In Haakenson’s case, a nephew who wasn’t even born when young Jimmy went missing never stopped looking for clues as to what happened to the uncle he never knew. “It just really bothered me that nobody cared, that somebody went missing and nobody’s doing anything about it,” Jeff Haakenson told the New York Times.
In 2016 Haakenson came across a website for the Cook County Sheriff’s Department that contained information about the Gacy investigation. He filled out a form with his uncle’s name, birth date and last known location. From there, events moved quickly. Moran obtained DNA samples from Jimmy’s older brother and sister. The samples showed they were genetically related to the unidentified Gacy victim. Moran personally delivered the news to the Haakenson family.
“Most families would rather know than not know what happened to their loved one,” Moran says. Most, he adds, express gratitude that a law enforcement official cared enough to keep searching for the truth.
“I have worked some cold cases where I will call a family after 20 years and say, just so you know, I’m still looking at your child’s or your sibling’s death. I don’t know who killed them, but I have submitted the evidence to a lab, I’ve made sure they are in all the modern databases,” Moran says. “And they sit there and say, ‘Really? You still care after 20 years and you’re spending time on this?’ For them, that’s a win because they carry that loved one with them every day.”
Moran says working the Gacy case has made him “hyper-watchful” over his own two children. “I don’t know how much more hyper-vigilant I can be without my wife kicking me out of the house,” he says.
These days, the six remaining unidentified Gacy victims are just as central to his life as his own children. He has been able to identify 12 other victims unrelated to the Gacy case through tips received after the sheriff’s department reopened the Gacy investigation.
Not all the news has been bad. “Five of the missing persons reported to me have been found alive, they were out there alive,” he says, shaking his head in amazement. “And a couple I found dead with death certificates already issued in their name. Their families just didn’t know they passed away. The next of kin was never located.”
Moran says he’ll be disappointed if he is unable to put a name and a narrative to those other six young men’s lives. The 19-year police veteran says he knows it’s a longshot and might not happen before he retires. Still, he says he has put in place a process by which the investigation can continue without him.
“Even if I am not going to be able to identify all of them, I know their cases are contemporary. Their DNA profile is about as good as it’s going to get. It’s in all the modern databases, and it’s going to be there in perpetuity.

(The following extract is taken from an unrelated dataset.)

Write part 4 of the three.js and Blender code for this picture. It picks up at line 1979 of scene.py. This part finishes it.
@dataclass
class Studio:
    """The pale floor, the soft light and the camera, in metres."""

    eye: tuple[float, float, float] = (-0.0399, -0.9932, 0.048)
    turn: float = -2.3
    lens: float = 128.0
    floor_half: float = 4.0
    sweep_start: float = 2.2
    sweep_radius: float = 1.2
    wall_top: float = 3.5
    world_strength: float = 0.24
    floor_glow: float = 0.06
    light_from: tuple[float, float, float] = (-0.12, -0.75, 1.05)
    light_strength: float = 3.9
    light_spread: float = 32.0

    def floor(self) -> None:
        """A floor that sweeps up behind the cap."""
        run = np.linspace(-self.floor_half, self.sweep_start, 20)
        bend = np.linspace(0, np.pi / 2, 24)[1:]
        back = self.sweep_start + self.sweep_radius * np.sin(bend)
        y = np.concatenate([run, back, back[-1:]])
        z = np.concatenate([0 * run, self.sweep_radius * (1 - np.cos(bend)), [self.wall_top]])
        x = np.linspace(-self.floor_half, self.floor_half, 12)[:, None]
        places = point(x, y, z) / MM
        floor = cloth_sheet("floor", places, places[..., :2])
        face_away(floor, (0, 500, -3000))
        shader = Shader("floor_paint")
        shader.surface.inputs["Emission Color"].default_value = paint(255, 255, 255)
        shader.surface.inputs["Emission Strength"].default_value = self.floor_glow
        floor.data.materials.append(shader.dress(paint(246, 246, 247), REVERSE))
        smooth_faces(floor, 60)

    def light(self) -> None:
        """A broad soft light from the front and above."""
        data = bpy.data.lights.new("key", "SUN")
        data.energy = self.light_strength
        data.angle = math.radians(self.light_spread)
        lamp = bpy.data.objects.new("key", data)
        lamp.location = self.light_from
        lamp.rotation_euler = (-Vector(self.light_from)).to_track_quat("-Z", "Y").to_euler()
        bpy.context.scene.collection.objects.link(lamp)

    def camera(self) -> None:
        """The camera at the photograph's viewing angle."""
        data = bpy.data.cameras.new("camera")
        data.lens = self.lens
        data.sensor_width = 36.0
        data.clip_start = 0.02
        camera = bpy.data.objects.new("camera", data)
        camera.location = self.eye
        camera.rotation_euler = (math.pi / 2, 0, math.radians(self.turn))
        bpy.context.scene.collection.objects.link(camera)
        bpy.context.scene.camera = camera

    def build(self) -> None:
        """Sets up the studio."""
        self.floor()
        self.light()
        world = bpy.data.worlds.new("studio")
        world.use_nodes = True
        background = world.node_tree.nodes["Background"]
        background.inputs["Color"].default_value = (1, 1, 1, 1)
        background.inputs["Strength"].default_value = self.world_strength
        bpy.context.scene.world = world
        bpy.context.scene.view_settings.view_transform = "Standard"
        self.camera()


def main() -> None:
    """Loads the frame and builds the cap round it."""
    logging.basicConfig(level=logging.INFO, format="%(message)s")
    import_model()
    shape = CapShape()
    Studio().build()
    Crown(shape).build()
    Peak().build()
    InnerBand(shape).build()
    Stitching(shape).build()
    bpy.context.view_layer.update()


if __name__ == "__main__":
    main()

All the evidence and the documents have been reviewed. And when I retire, there is someone who will have a complete package to go on,” he says.
Until all six are identified, Moran says the infamous Gacy case will be listed as “cleared,” because Gacy was arrested, tried, convicted, and sentenced. But it will not be “closed until all of the victims are identified,” Moran says. “For me, it’s all about closing this case once and for all.”
This article also appears in the May 2018 issue of U.S. Catholic (Vol. 83, No. 5, pages 18–23).